For pre-event services such as registration and app build:
(a) Once the registration site or app is built, the service is chargeable and payable in full.
(b) All third party software costs will be charged in full regardless of when cancelled.
8.2.1 If clause 8.2 is not met, then cancellation or postponement more than 60 days prior to the go live or launch date will incur no charge.
8.2.2 If clause 8.2 is not met, then for cancellation or postponement between 60 and 31 days prior to the go live or launch date we will charge you 30% of our agreed fees.
8.2.3 If clause 8.2 is not met, then for cancellation or postponement between 30 and 14 days prior to the go live or launch date we will charge you 50% of our agreed fees.
8.2.4 For cancellation or postponement less than 14 days prior to the go live or launch date we will charge you 100% of our agreed fees.
8.2.5 Any expenses incurred by Crystal (such as those in 9 below) will be charged in full.
9. Logistics expenses
9.1 Our fees are subject to expenses for crew travel, accommodation, subsistence and equipment delivery or freight charges.
9.2 We will invoice our expenses as quoted, except where:
9.2.1 Appropriate flights, accommodation and subsistence are provided by the client.
9.2.2 Flights, accommodation and freight prices have changed since the original quote.
9.2.3 There are material changes to the event (i.e. changes to the agenda, crew call, start or finish times, location or accommodation requirements) which impact on our event logistics and therefore the expenses that will be charged.
10. Loss of Crystal voting keypads or smart wearables
10.1 For the duration of the event, any voting keypads or Crystal rented smart wearables lost, stolen or damaged are the responsibility of the client.
10.1.1 The replacement price of a voting keypad is £40 + VAT.
10.2 Voting keypads or smart wearable devices not returned within 1 week of an event will be invoiced. If undamaged keypads or wearables are returned after 1 week, a credit will be held on account against future business. No cash refunds will be provided.
11. Insurance of Crystal iPads and laptops
11.1 Where we provide Crystal iPads or laptops our insurance fee is mandatory and provides the following cover.
11.1.1 Our policy covers the first 2 lost, stolen or damaged Crystal iPads.
11.1.2 Our policy covers the first 2 lost, stolen or damaged Crystal laptops.
11.2 Any Crystal iPads lost, stolen or damaged are the responsibility of the client. The replacement price of these iPads is £400 + VAT.
11.3 Equipment or devices not returned within 1 week of an event will be invoiced. If devices are returned after 1 week, a credit will be held on account against future business.

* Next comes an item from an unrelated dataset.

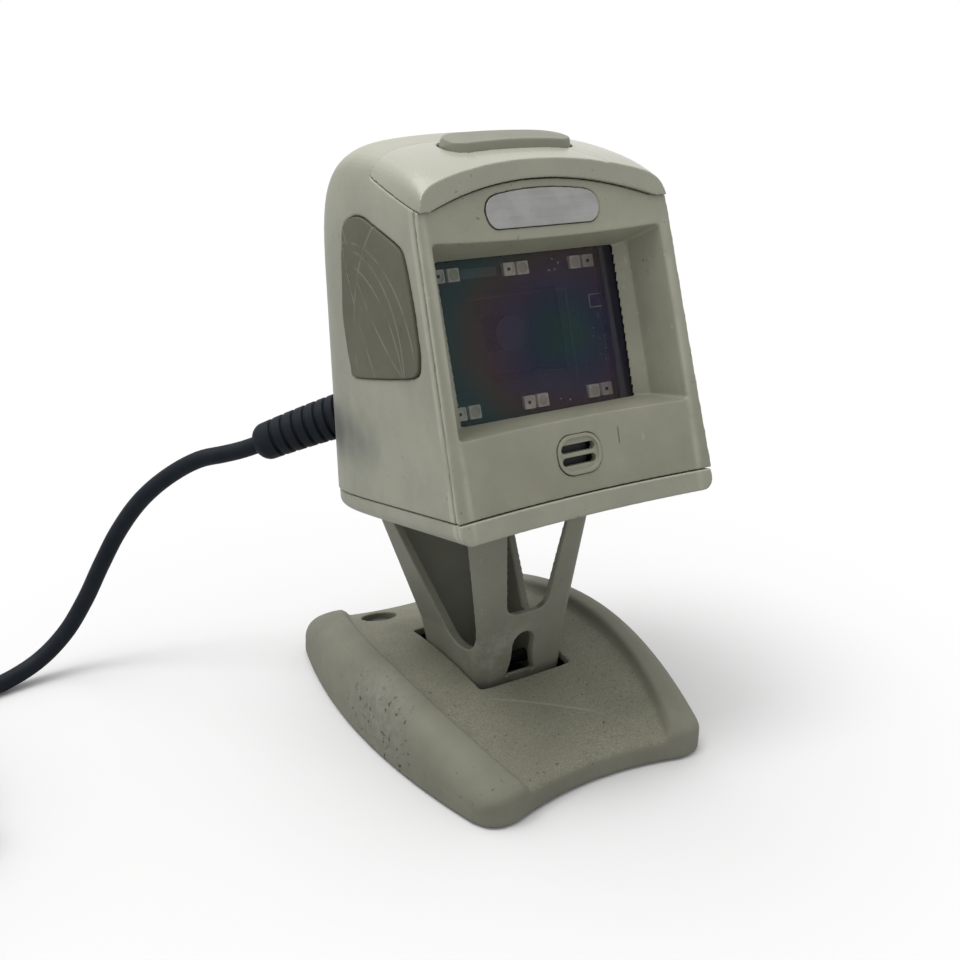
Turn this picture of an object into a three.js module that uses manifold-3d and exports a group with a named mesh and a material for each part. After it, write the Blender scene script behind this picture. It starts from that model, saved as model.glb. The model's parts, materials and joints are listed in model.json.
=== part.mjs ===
// Omnidirectional presentation barcode scanner on a tilting stand.
// Millimetres, +Z up, +X to the viewer's right, -Y towards the viewer (the scanning window side).
// The origin is on the table, under the middle of the base.
import * as THREE from 'three';
import { ParametricGeometry } from 'three/addons/geometries/ParametricGeometry.js';
import { ConvexGeometry } from 'three/addons/geometries/ConvexGeometry.js';
import { mergeVertices } from 'three/addons/utils/BufferGeometryUtils.js';
import Module from 'manifold-3d';

const wasm = await Module();
wasm.setup();

// ---------------------------------------------------------------- driving dimensions
const GAP = 0.3;                    // clearance between pieces that touch
const WALL = 2.5;                   // moulded wall thickness

// Head, in its own frame: x across, y back from the lower front edge, z up from the lower seam.
const HEAD_TILT = THREE.MathUtils.degToRad(12.15);   // the head leans back at rest
const HEAD_AT = new THREE.Vector3(0, -50.25, 85.4);  // lower front edge of the head
const HEAD_HALF_WIDTH = 40;
const HEAD_SIDE_DRAFT = 0.018;      // the sides lean in, mm per mm of height
const HEAD_DEPTH = 91.5;
const HEAD_REAR_DRAFT = 0.18;       // the back leans in, mm per mm of height
const HEAD_FLAT_SIDE = 38.5;        // the sides run straight back this far
const HEAD_FRONT_REACH = 26;        // the raw block runs this far past the front face before it is cut
const PLAN_POWER = 5;               // squareness of the rounded back in plan
const ROOF_POWER = 8.4;             // squareness of the roof edges
const ROOF_POWER_FRONT = 18;        // added at the front corners, where the edge is sharper
const PINCH = 2.1;                  // the sides draw in towards the upper front corners
const PINCH_FADE = 9;
const RIM_ROUND = 3.2;              // the lower rim is rounded over this height
const ROOF_FROM = 30;               // the roof rounding starts above this height
const ROOF_FRONT = 79.6;
const ROOF_RISE = 0.62;
const ROOF_CURL = 0.0051;
const ROOF_CROWN = 2.9;
const LIP_CROWN = 4.8;              // extra crown that fades behind the front lip
const LIP_FADE = 8.3;
const FRONT_LEAN = 0.104;           // the front face leans back, mm per mm of height
const FRONT_HOLLOW = 3.6;           // the front face is hollow in plan by this much at the middle
const BAND_HEIGHT = 5.8;            // bottom cover band below the lower seam
const SEAM = 0.5;                   // open width of the visible seams

// Hood (top cover)
const HOOD_APEX = 81.2;             // front seam height at the middle
const HOOD_DROP = 8;                // front seam is this much lower at the corners
const HOOD_HALF = 37;
const HOOD_SIDE_RISE = 0.45;        // the side seam climbs backwards
const HOOD_BACK = 33.4;
const HOOD_LIP = 1.1;               // the hood stands this far in front of the bezel

// Window recess and what stands behind it; depths are measured behind the front face's corner plane
const BEZEL_HALF_TOP = 36.4;
const BEZEL_HALF_BOTTOM = 38;
const RECESS_OUT = { top: 67.8, bottom: 19.3, halfTop: 35, halfBottom: 36.3 };
const RECESS_IN = { top: 62.8, bottom: 21.2, half: 27.4 };
const WINDOW_DEPTH = 14;
const WINDOW_THICK = 1.6;
const WINDOW_LAP = 2.2;
const BOARD_DEPTH = 21.4;
const BOARD_THICK = 1.6;
const BOARD_HALF = 31;
const BOARD_BOTTOM = 17.5;
const BOARD_TOP = 66.5;
const APERTURE = { half: 12.5, bottom: 30.5, top: 53.5 };
const LED_SIZE = 3.5;
const LED_HEIGHT = 0.9;
const LED_ROWS = [23.4, 59.3];
const LED_PAIRS = [-21.5, 0, 21.5];
const LED_PITCH = 4.4;

// Push button on the roof
const BUTTON_HALF = 19;
const BUTTON_FRONT = 19.6;
const BUTTON_BACK = 31.6;
const BUTTON_RISE = 2.6;            // it stands this far out of the roof
const BUTTON_TRAVEL = 1.0;
const BUTTON_FLOOR = 84.5;          // underside of the button's skirt
const SWITCH_TOP = 75;              // top of the switch housing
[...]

No cash refunds will be provided.
12. Staff and Equipment Costs
12.1 The fees in our quote include all staff and equipment required to support the event unless otherwise stated.
12.2 The quote does not include the method of displaying Crystal output including the supply of projector, screen, sound equipment, video switching or networking used to improve connections or maximise quality of service.
12.3 The quote does not include a connection to the Internet.
13. Limitation of Liability
13.1 We do not accept liability in any circumstances (including negligence) for:
13.1.1 Any indirect or consequential loss or damage;
13.1.2 Loss of business or capital, profit, reputation or goodwill;
13.1.3 Loss of data or programs contained in or controlled by a machine.
13.2 All representations and warranties (express or implied) are excluded to the fullest extent permitted by law.
13.3 Our liability for breach of contract or negligence shall be limited to the amount payable for the services in connection with which any breach occurs.
13.4 Nothing in this section 13 limits or excludes our liability for death or personal injury.
14. Data Protection
14.1 When providing services to you we are likely to process Personal Data including a list of persons attending an event. When processing Personal Data we will comply with applicable data protection law including the General Data Protection Regulation (EU) 2016/679.
14.2 You represent and warrant that any Personal Data you provide to us has been collected and processed in accordance with applicable data protection law and that each Data Subject consents to you providing it to us for the purposes of the services we provide to you.
14.3 For events other than those specified in section 14.4, we acknowledge that we are a Controller for the Personal Data that we collect including any Personal Data you provide to us and any Personal Data we collect when providing services. When you send, deliver or transfer Personal Data to us on receipt of that Personal Data we become a subsequent Controller of that Personal Data.
14.4 For Event Services described as "self-service" we act as Processor and we will process Personal Data for you as Controller and act in accordance with your instructions (including any instructions of a general nature).
14.5 We may disclose Personal Data to:
14.5.1 Our personnel, contractors and other third parties who assist us to provide services to you to the extent necessary to perform the services.
14.5.2 Third party service providers who process data on our behalf to the extent necessary to perform the processing.
14.5.3 A competent public authority where required by applicable law.
14.6 We will not transfer or permit the transfer of Personal Data to third parties located in countries outside the European Economic Area unless the European Commission has issued a valid adequacy decision for that country or that third party has accepted standard contractual clauses in a form approved by the European Commission.
14.7 The terms Personal Data, Controller, Processor, processing and Data Subject have the meanings given to them in applicable data protection law.
15. Governing Law and Jurisdiction
15.1 These terms and conditions and any non-contractual terms arising in connection with any services provided under these terms and conditions are governed by, and shall be construed, in accordance with English law and you and we hereby submit to the exclusive jurisdiction of the English courts.